In some ways, both they and last night's exchange are like stones you could store inside yourself and still draw warmth from anytime you happened to draw out the memories and gently tumble them against your fingers.

For good or bad, many creative outputs are probably far less enduring than such gemlike moments, but I'm a bit hopeful my latest two pieces for Her.meneutics (a two-part series on singleness) hold up better than usual.
:: events ::
  • March 2: local band Thao and the Get Down Stay Down (recently featured on NPR's First Listen) play Great American Music Hall, with opening bands that include Sallie Ford and the Sound Outside. I found Thao's new album a mixed bag, prompting equally strong like and dislike by turns, but I really enjoyed hearing Sallie & co. when they opened for Wanda Jackson last year.
  • March 9: The Relatives play Bimbo's. The just got a very nice write-up in the New York Times, which situates their resurgence in a broader trend of "young crate-digging producers" resuscitating the careers of long-forgotten bands.
  • March 11: The Moth story slam, which I believe is the first such event in SF (Moth slams take place in other cities, too). Theme: secrets (you have to prepare a 5-minute story to deliver, including a conflict and resolution). 
  • March 20: Josh Ritter plays the Fox, and you could win tickets for two by entering Book Passage's short-story contest. Stories must involve a musical theme or concern music and cannot exceed 2,500 words. How to enter.
    Also that night: Ivan and Alyosha's show in the Mission, which I hope to catch (see below).
  • April 11-13: Dark Star Orchestra residency at Great American Music Hall.
  • May 12: Buddy Miller plays Great American Music Hall; tickets on sale Feb. 24.
:: visual art ::
:: reading/food for thought ::
  • My friend Susan Isaacs wrote a piece for Donald Miller's Storyline blog this week that I really liked. Titled "What's that big thing God wants you to do," it's a reflection on inspiration and calling that packs in a lot more wisdom and nuance than one could get in many similar pieces. Pieces like this could so easily be a bit fluffy and superficial, but I really thought she packed a lot in.
  • I found this a thought-provoking take on "platform" and its construction, from an editor at Intervarsity Press. In it he wrestles with the new book Platform from publisher Michael Hyatt -- which basically talks about current expectations and methods for marketing yourself and your work. I appreciate some of the questions Zimmerman asks. Part two of Zimmerman's series.
  • When does talent shield you from breaking the rules? This reflection on the recent suicide of programmer Aaron Schwartz is a thoughtful meditation on risk-taking, ethics and the way perspective changes over time.
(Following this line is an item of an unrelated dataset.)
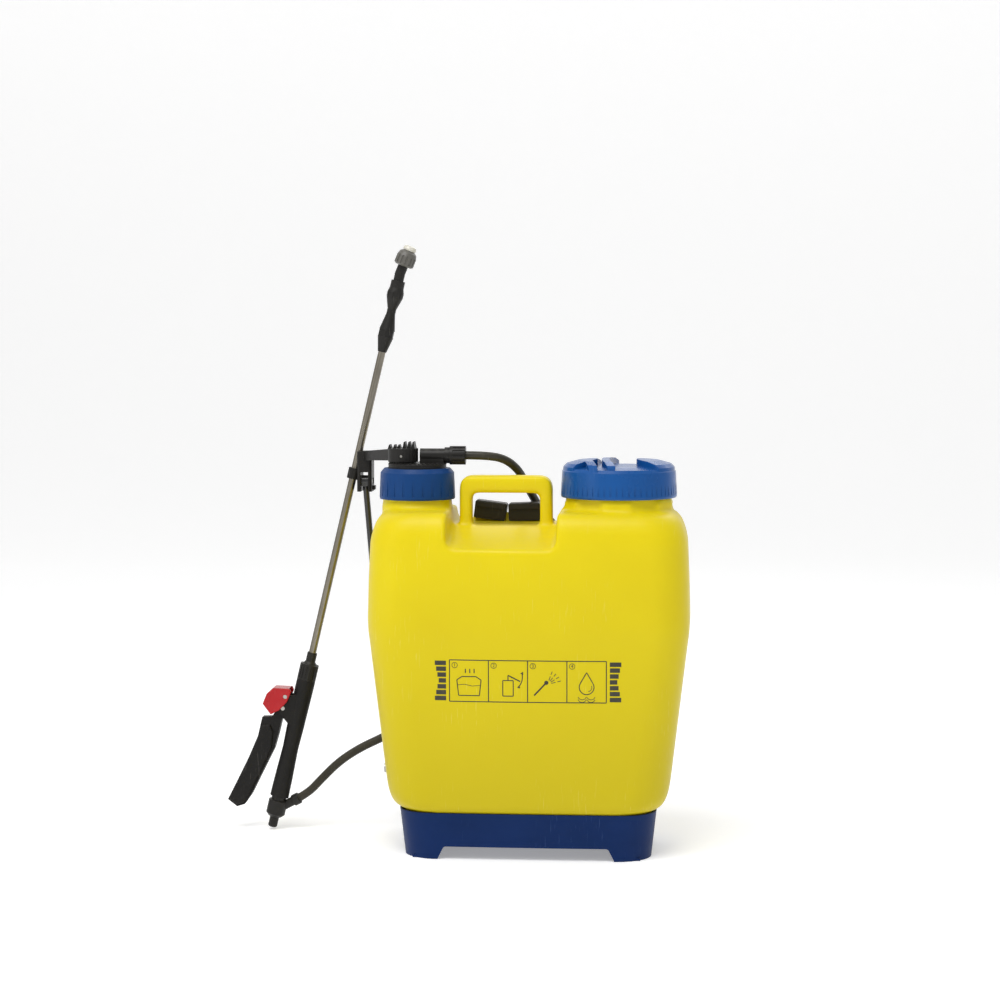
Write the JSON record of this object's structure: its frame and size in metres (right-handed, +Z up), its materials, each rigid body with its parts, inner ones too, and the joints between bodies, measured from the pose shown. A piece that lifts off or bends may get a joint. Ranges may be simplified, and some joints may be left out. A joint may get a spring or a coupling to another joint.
{
  "type": "backpack sprayer",
  "caption": "Manual backpack sprayer: blow-moulded tank on a moulded base, lever-driven piston pump, hose, trigger handle and lance with nozzle.",
  "frame": {"origin": "on the floor under the middle of the base", "axes": "+X to the right seen from outside, +Y towards the wearer's back, +Z up"},
  "size_m": [0.5637, 0.5379, 0.7122],
  "materials": {
    "tank_yellow": "blow-moulded polyethylene, satin",
    "base_navy": "injection-moulded, fine satin",
    "cap_blue": "injection-moulded, satin",
    "lid_blue": "injection-moulded, glossy",
    "black_plastic": "injection-moulded",
    "grip_black": "textured",
    "rod_black": "black coated",
    "strainer_black": "moulded",
    "pump_plastic": "natural polypropylene",
    "ball_white": "smooth",
    "seal_rubber": "soft",
    "hose_rubber": "reinforced hose, satin",
    "screw_steel": "zinc plated",
    "rod_steel": "plated tube",
    "lance_steel": "drawn stainless tube",
    "nozzle_grey": "moulded, knurled",
    "tip_white": "smooth",
    "lock_red": "smooth",
    "hook_olive": "moulded",
    "webbing": "woven polypropylene strap",
    "pad_fabric": "foam pad in woven cover"
  },
  "bodies": {
    "root": {"tank": "tank_yellow", "carry_handle": "tank_yellow", "base": "base_navy", "base_screws": "screw_steel", "fill_strainer": "strainer_black", "pump_gasket": "seal_rubber", "pump_head": "black_plastic", "rod_seal": "seal_rubber", "pump_cylinder": "pump_plastic", "pressure_chamber": "pump_plastic", "pump_foot": "black_plastic", "valve_balls": "ball_white", "outlet_nut": "black_plastic", "pivot_shaft": "screw_steel", "shaft_washers": "screw_steel", "hose_upper": "hose_rubber", "strap_hook_left": "hook_olive", "strap_hook_right": "hook_olive", "strap_left": "webbing", "strap_right": "webbing", "strap_pad_left": "pad_fabric", "strap_pad_right": "pad_fabric", "strap_buckle_left": "black_plastic", "strap_buckle_right": "black_plastic", "strap_lower_hooks": "hook_olive"},
    "pump_cap": {"pump_cap": "cap_blue"},
    "lid_seal": {"lid_gasket": "seal_rubber"},
    "fill_lid": {"fill_lid": "lid_blue"},
    "yoke": {"pump_yoke": "black_plastic", "yoke_pin": "screw_steel", "plunger_rod": "rod_steel", "piston": "black_plastic", "piston_cups": "seal_rubber", "lance_clip": "black_plastic", "lance_tube": "lance_steel", "coupling_nut": "black_plastic", "lance_adaptor": "black_plastic", "nozzle_stem": "black_plastic", "ferrule_nut": "black_plastic", "handle_body": "grip_black", "trigger_pins": "screw_steel", "handle_filter": "strainer_black", "handle_elbow": "black_plastic", "hose_nut_lance": "black_plastic", "hose_lower": "hose_rubber"},
    "trigger": {"trigger": "grip_black"},
    "trigger_lock": {"trigger_lock": "lock_red"},
    "valve_pin": {"valve_pin": "screw_steel"},
    "nozzle": {"nozzle_cap": "nozzle_grey", "nozzle_tip": "tip_white"},
    "lever": {"pump_lever": "black_plastic", "crank_pin": "screw_steel", "lever_tube": "rod_steel", "lever_grip": "grip_black"},
    "link": {"link_rod": "rod_black", "link_pin": "screw_steel"}
  },
  "joints": [
    {"name": "plunger_slide", "type": "slide", "parent": "root", "child": "yoke", "axis": [0, 0, 1], "range_m": [0, 0.0508]},
    {"name": "lever_swing", "type": "hinge", "parent": "root", "child": "lever", "pos_m": [-0.163, 0.098, 0.09], "axis": [1, 0, 0], "range_deg": [0, 50]},
    {"name": "link_swing", "type": "hinge", "parent": "lever", "child": "link", "pos_m": [-0.186, 0.15238, 0.06464], "axis": [1, 0, 0], "range_deg": [-50.2, 0]},
    {"name": "pump_cap_turn", "type": "hinge", "parent": "root", "child": "pump_cap", "pos_m": [-0.1335, 0, 0.43], "axis": [0, 0, 1], "continuous": true},
    {"name": "lid_lift", "type": "slide", "parent": "root", "child": "lid_seal", "axis": [0, 0, 1], "range_m": [0, 0.06]},
    {"name": "lid_turn", "type": "hinge", "parent": "lid_seal", "child": "fill_lid", "pos_m": [0.1035, 0, 0.44], "axis": [0, 0, 1], "continuous": true},
    {"name": "trigger_pull", "type": "hinge", "parent": "yoke", "child": "trigger", "pos_m": [-0.30728, 0.08, 0.15039], "axis": [0, -1, 0], "range_deg": [0, 9], "stiffness_Nm_per_rad": 2, "springref_deg": -2.86},
    {"name": "valve_push", "type": "slide", "parent": "yoke", "child": "valve_pin", "axis": [0.9732, 0, -0.23], "range_m": [0, 0.002]},
    {"name": "lock_swing", "type": "hinge", "parent": "yoke", "child": "trigger_lock", "pos_m": [-0.30383, 0.08, 0.16499], "axis": [0, 1, 0], "range_deg": [0, 20]},
    {"name": "nozzle_turn", "type": "hinge", "parent": "yoke", "child": "nozzle", "pos_m": [-0.16295, 0.08, 0.67835], "axis": [0.3795, 0, 0.9252], "continuous": true}
  ],
  "couplings": [
    {"joint": "plunger_slide", "follows": "lever_swing", "m_per_rad": 0.058098},
    {"joint": "link_swing", "follows": "lever_swing", "ratio": -1},
    {"joint": "valve_push", "follows": "trigger_pull", "m_per_rad": 0.0122}
  ]
}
  • From the Paris Review archive: 1967 interview with John Cheever. I'd never heard of him until I confessed disappointment with the stories of John Updike to Dana Gioia a few years back. I love Updike's prose (which it's almost criminal to read silently), but the narratives left me cold. Dana recommended I read some Cheever. I have lots of short stories left to read, but Cheever's certainly proven more memorable than Updike. Some favorites so far: "The Enormous Radio," "The Day the Pig Fell into the Well" and "The Housebreaker of Shady Hill." If I read any more Cheever on those evenings when the sun sets well after my return home from work, it will be a good summer.
  • Coffee-lid design probably doesn't consume your thoughts unless one works badly, but the Wall Street Journal had interesting article on one design that highlights the beverage's smell better than many lids. and other inventions on display at the Crunchies Awards.
  • Musical ability has been linked to cognitive improvement in other areas, such as reading (note that this speaks more of musical training than talent, per se, implying that music lessons pay off even if you're not that good).
:: tunes ::
  • Several months back when NPR did one of their seasonal music previews, a song called "Be Your Man" wooed my ears with its joyful, multi-part harmonies and driving rhythm. The song was from a band called Ivan & Alyosha, which apparently had no full-length album out at the time. Now they do, and NPR Music brings the whole thing to First Listen. My ears are very, very happy.
  • New Civil Wars music: Despite cancelling their tour a few months back, the duo is still working together, Paste reports, and collaborated with T. Bone Burnett on the soundtrack to a food-related documentary called A Place at the Table, due out later this month.
  • NPR has a nice assessment of trumpeter Donald Byrd's career, that looks at his commitment to education -- particularly ensuring the presence of black voices in music departments that were often mostly white and focused on European music. One of his breakout hits from the 70s was the album Black Byrd. Hear the title track.
:: food ::
  • I can't remember if I've shared this here before, but do you ever have your milk go bad before you've drunk it all? If you're inclined to toss it out, why not make cake instead? I've served this simple sour-milk spice cake at several events, and it's always a hit. (Note the tip on making sour milk if you don't have any on hand.)